Even though it in all likelihood originated as an easy meal or snack for the lower classes to take out and about with them during their day’s work, made cheaply and using ingredients straight from the earth of England’s green and pleasant land, it has evolved to become one of Britain’s best-loved, while still hanging on to its roots in England’s West Country (you can almost hear the Cornish accent whisper in your ear as you take a bite).

While the West Cornwall Pasty Company might not be the first pasty company, it is certainly now one of the biggest, if not THE biggest, now bringing the classic foodstuff to the nation.

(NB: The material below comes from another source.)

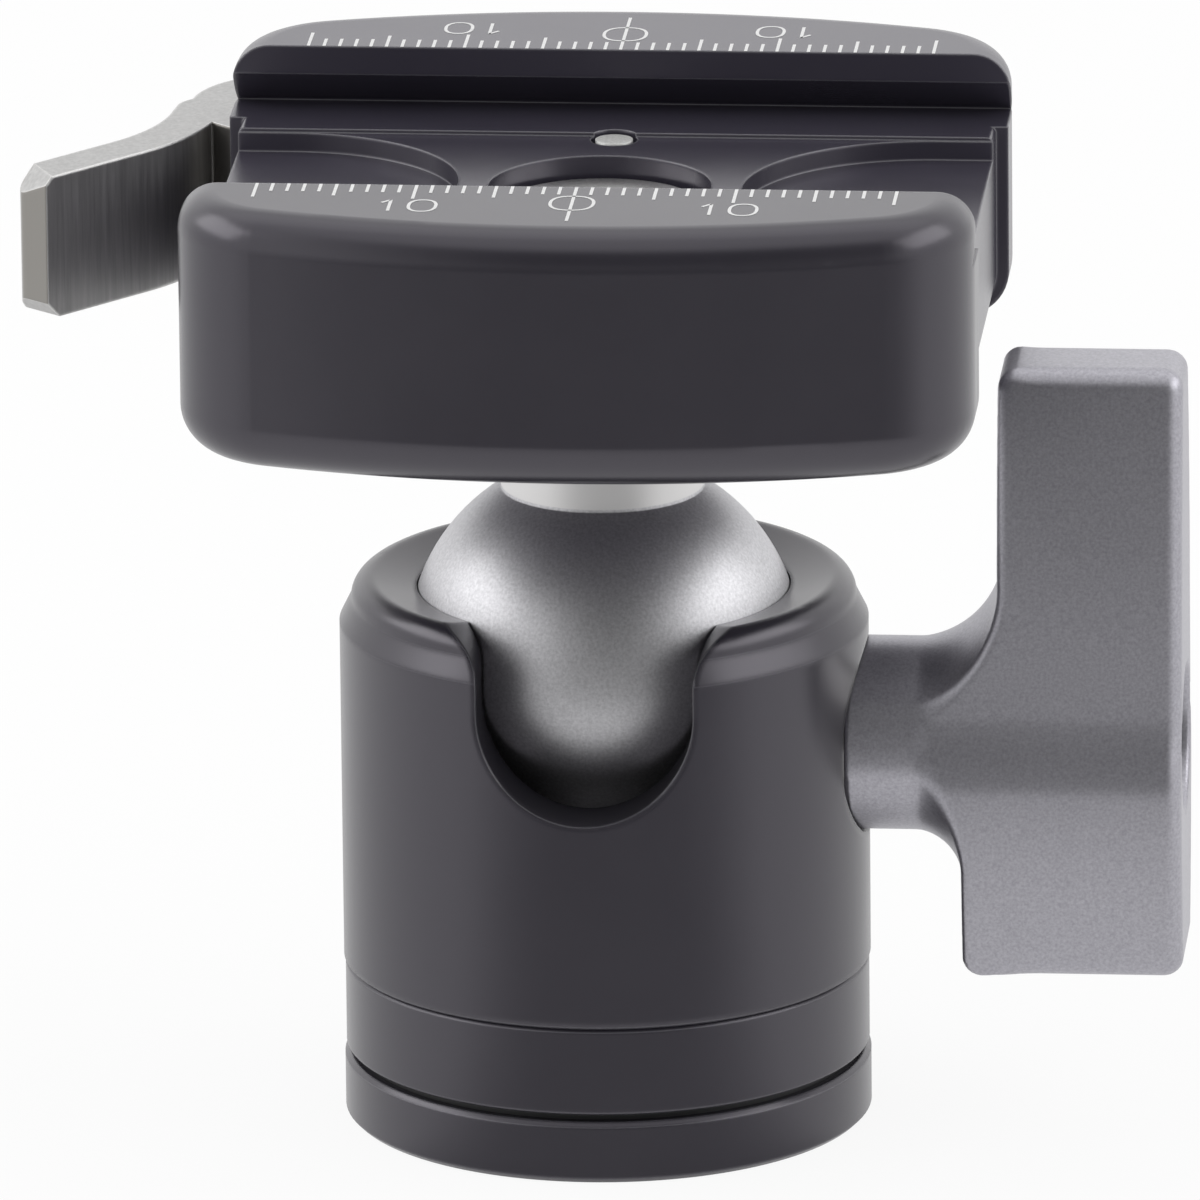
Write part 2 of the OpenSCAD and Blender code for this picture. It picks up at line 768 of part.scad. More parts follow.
module clamp_body() {
    color("#2c2b2f")
        difference() {
            union() {
                jaw_bar(jaw_inner);
                floor_block();
            }
            dovetail_cut();
            translate([-far, -ledge_half, floor_z]) cube([2 * far, 2 * ledge_half, far]);
            side_pocket();
            mirror([1, 0, 0]) side_pocket();
            translate([0, 0, screw_seat_z]) cylinder(r = screw_pocket_r, h = far);
            translate([0, 0, clamp_z - over]) cylinder(r = screw_r + free_gap / 2, h = far);
            translate([0, 0, clamp_z - over]) cylinder(r = neck_r + run_gap, h = over + neck_seat);
            translate([0, pin_y, floor_z - pin_len])
                cylinder(r = pin_r + seat_gap, h = far);
            translate([0, pin_y, floor_z - over]) cylinder(r = pin_r + free_gap, h = far);
            translate([-pivot_x, pivot_y, lever_z - 2 * run_gap])
                cylinder(r = lever_hub_r + lever_gap, h = lever_h + 4 * run_gap);
            translate([-pivot_x, pivot_y, clamp_z - over])
                cylinder(r = lever_pin_r + seat_gap, h = pin_top + free_gap - clamp_z + over);
            for (side = [-1, 1]) {
                y_rod(guide_r + run_gap, side * guide_x, guide_z, -far, guide_reach + over);
                y_rod(jaw_spring_r + wire_r + free_gap, side * guide_x, guide_z,
                    -far, jaw_spring_len - floor_front);
            }
            y_rod(draw_bore_r, -pivot_x, draw_z, -far, pivot_y);
            y_rod(neck_bore_r, -pivot_x, draw_z, neck_front - draw_travel - free_gap, pivot_y);
        }
}

module clamp_screw() {
    hex_depth = 1.6;
    color("#a9aaad")
        difference() {
            union() {
                translate([0, 0, screw_seat_z + seat_gap])
                    cylinder(r = screw_head_r, h = screw_head_h);
                translate([0, 0, screw_seat_z - screw_len])
                    cylinder(r = screw_r, h = screw_len + over);
            }
            translate([0, 0, screw_seat_z + screw_head_h - hex_depth])
                cylinder(r = (hex_half + 1) / cos(30), h = far, $fn = 6);
        }
}

module floor_pin() {
    color("#c4c4c7")
        translate([0, pin_y, floor_z - pin_len + seat_gap]) cylinder(r = pin_r, h = pin_len);
}

module lever_pin() {
    color("#b9b9bc")
        translate([-pivot_x, pivot_y, pin_z]) cylinder(r = lever_pin_r, h = pin_top - pin_z);
}

/* Jaw springs */

// Ring of wire-surface points of a coil along Y, at the given angle round the coil
function coil_ring(angle, turns, sides) = [
    for (k = [0:sides - 1])
        let (
            tilt = 360 * k / sides,
            r = jaw_spring_r + wire_r * cos(tilt),
            rise = (jaw_spring_len - 4 * wire_r) * angle / (360 * turns)
        )
        [r * cos(angle), rise + wire_r * sin(tilt), r * sin(angle)]
];

module coil_spring() {
    turns = jaw_spring_turns;
    steps = 14;
    sides = 6;
    last = turns * steps;
    points = [
        for (i = [0:last]) each coil_ring(360 * i / steps, turns, sides)
    ];
    skin = [
        for (i = [0:last - 1], k = [0:sides - 1])
            let (
                a = i * sides + k,
                b = i * sides + (k + 1) % sides
            )
            each [[a, b, b + sides], [a, b + sides, a + sides]]
    ];
    caps = [
        [for (k = [sides - 1:-1:0]) k],
        [for (k = [0:sides - 1]) last * sides + k]
    ];
    polyhedron(points, concat(skin, caps));
}

module jaw_springs() {
    color("#9a9b9e")
        for (side = [-1, 1])
            translate([side * guide_x, 2 * wire_r - floor_front, guide_z]) coil_spring();
}

/* Moving jaw */

module moving_jaw() {
    hole_y = -jaw_inner - rod_hole;
    color("#2c2b2f")
        difference() {
            mirror([0, 1, 0])
                difference() {
                    jaw_bar(jaw_inner);
                    dovetail_cut();
                }
            for (side = [-1, 1])
                y_rod(guide_r + seat_gap, side * guide_x, guide_z, hole_y, 0);
            y_rod(draw_r + seat_gap, -pivot_x, draw_z, -jaw_inner - draw_hole, 0);
        }
}

module guide_rods() {
    color("#b9b9bc")
        for (side = [-1, 1])
            y_rod(guide_r, side * guide_x, guide_z, seat_gap - jaw_inner - rod_hole, guide_reach);
}

module draw_rod() {
    bush_slack = bush_offset + 0.1;
    hole_r = bush_r + eye_play;
    color("#9a9b9e") {
        y_rod(draw_r, -pivot_x, draw_z, seat_gap - jaw_inner - draw_hole, neck_front + over);
        translate([-pivot_x, 0, draw_z - eye_t / 2])
            linear_extrude(eye_t)
                difference() {
                    union() {
                        translate([0, bush_y]) oval(hole_r + eye_wall, bush_slack - eye_play);
                        translate([-neck_half, neck_front])
                            square([2 * neck_half, bush_y - hole_r - neck_front]);
                    }
                    translate([0, bush_y]) oval(hole_r, bush_slack - eye_play);
                }
    }
}

/* Release lever */

// Frame of the handle's tip: x across it outwards to inwards, +y towards the hub
module at_tip() {
    translate([-pivot_x - handle_root, pivot_y, 0])
        rotate(-root_angle)
            translate([-bend_r, -root_len, 0])
                rotate(-bend_angle)
                    translate([bend_r, -tip_len, 0])
                        children();
}

// Handle's straight tip, in its own frame, its outer end corner rounded
module tip_outline() {
    half_t = handle_t / 2;
    polygon([
        [half_t, 0], [half_t, tip_len], [-half_t, tip_len], [-half_t, tip_round],
        [tip_round - half_t, tip_round], [tip_round - half_t, 0]
    ]);
    quarter(tip_round, tip_round - half_t, tip_round, -1, -1);
}

// Handle's straight root, its outer end corner rounded into the hub
module root_outline() {
    half_t = handle_t / 2;
    end = root_round / 2;
    polygon([
        [half_t, -root_len], [half_t, end], [root_round - half_t, end],
        [root_round - half_t, end - root_round], [-half_t, end - root_round],
        [-half_t, -root_len]
    ]);
    quarter(root_round, root_round - half_t, end - root_round, -1, 1);
}

// Handle: straight root, bend and straight tip, starting at the hub's left side
module handle_outline() {
    half_t = handle_t / 2;
    translate([-handle_root, 0])
        rotate(-root_angle) {
            root_outline();
            translate([-bend_r, -root_len]) {
                intersection() {
                    difference() {
                        circle(bend_r + half_t, $fn = 128);
                        circle(bend_r - half_t, $fn = 128);
                    }
                    polygon([
                        [0, 0], [2 * bend_r, 0],
                        [2 * bend_r, -2 * bend_r * tan(bend_angle + lap_angle)]
                    ]);
                }
                rotate(-bend_angle) translate([bend_r, -tip_len]) tip_outline();
            }
        }
}

// Wedge that takes a 45 degree chamfer of the given size off an edge along x at the origin
module chamfer_wedge(size) {
    translate([-far / 2, 0, 0])
        rotate([90, 0, 90])
            linear_extrude(far)
                polygon([[-far, -far - size], [-far, far], [far, far], [far, far - size]]);
}

module lever() {
    slot_from = 250;
    slot_to = 400;
    slot_step = 30;
    color("#4a4a4d")
        difference() {
            translate([-pivot_x, pivot_y, lever_z])
                linear_extrude(lever_h) {
                    circle(lever_hub_r);
                    handle_outline();
                }
            translate([-pivot_x, pivot_y, draw_z - slot_h / 2])
                linear_extrude(slot_h) {
                    circle(hub_slot_r);
                    polygon([
                        [0, 0],
                        for (a = [slot_from:slot_step:slot_to])
                            2 * lever_hub_r * [cos(a), sin(a)]
                    ]);
                }
            translate([-pivot_x, bush_y, 0]) cylinder(r = bush_r + seat_gap, h = 2 * far);
            at_tip()
                translate([handle_t / 2, 0, lever_top])
                    rotate(-bevel_slant)
                        chamfer_wedge(tip_bevel);
            at_tip()
                translate([0, 0, lever_z])
                    mirror([0, 0, 1])
                        chamfer_wedge(tip_chamfer);
        }
}

module cam_bush() {
    color("#b9b9bc")
        difference() {
            translate([-pivot_x, bush_y, lever_z]) cylinder(r = bush_r, h = lever_h);
            translate([-pivot_x, pivot_y, 0]) cylinder(r = lever_pin_r + run_gap, h = 2 * far);
        }
}

base_plate();
thread_insert();
pan_washer();
pan_spring();
retaining_ring();
housing();
lower_collar();
ball_seat();
seat_spring();
ball_liner();
brake_shoe();
clamp_shaft();
knob();
knob_screw();
ball();
clamp_body();
clamp_screw();
floor_pin();
lever_pin();
jaw_springs();
moving_jaw();
guide_rods();
draw_rod();
lever();
cam_bush();
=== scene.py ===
"""Looks for the tripod ball head: finishes, engraved scales, softened knob, studio and camera.

Lengths are in metres and angles in degrees unless a name says otherwise.
"""
import json
import math

import bpy
import numpy as np
from mathutils import Matrix, Vector

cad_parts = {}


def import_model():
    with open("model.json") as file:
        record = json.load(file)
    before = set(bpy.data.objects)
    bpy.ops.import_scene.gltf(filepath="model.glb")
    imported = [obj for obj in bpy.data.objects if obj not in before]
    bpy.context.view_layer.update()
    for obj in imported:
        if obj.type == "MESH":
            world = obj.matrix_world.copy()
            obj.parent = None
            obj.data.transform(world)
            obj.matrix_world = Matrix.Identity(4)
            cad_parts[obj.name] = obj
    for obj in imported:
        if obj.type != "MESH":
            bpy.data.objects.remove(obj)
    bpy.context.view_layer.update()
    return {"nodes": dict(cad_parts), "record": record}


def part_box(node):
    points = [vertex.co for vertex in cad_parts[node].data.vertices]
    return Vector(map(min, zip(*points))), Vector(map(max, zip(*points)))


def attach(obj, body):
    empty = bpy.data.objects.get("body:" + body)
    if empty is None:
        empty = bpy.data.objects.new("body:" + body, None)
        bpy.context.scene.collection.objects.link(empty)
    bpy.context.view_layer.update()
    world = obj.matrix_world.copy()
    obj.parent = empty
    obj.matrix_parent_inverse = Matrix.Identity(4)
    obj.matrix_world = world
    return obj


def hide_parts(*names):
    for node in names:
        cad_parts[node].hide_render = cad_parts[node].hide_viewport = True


MM = 0.001


# ---------------------------------------------------------------- frame

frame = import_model()
nodes = frame["nodes"]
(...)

Reasonably priced, it also sells other things to go with your pasty, such as crisps, drinks, and other solid British snacks such as sausage rolls.

As a chain, you’d think that the quality of this food would be questionable, but it even passes the French test (a.k.a. my fiancé), getting the thumbs up from a nationality that is famously picky about the quality of its meat. However, what you get is a range of seriously delicious, satisfying and traditional foods that never fail to disappoint. I certainly had no beef with my traditional Cornish pasty (containing beef, swede, potato and onion, FYI), and neither did my fiancé, who also sent a sausage roll down after it.

You won’t get fine dining here; the outlets take the form of open shop fronts that offer little or no seating, meaning that you are expected to make like your Cornish forefathers and eat on the move. Still, there is nothing wrong with this. Warm Cornish pasties eaten on Windsor’s Long Walk in the sunshine on a temperate April day? Yes please.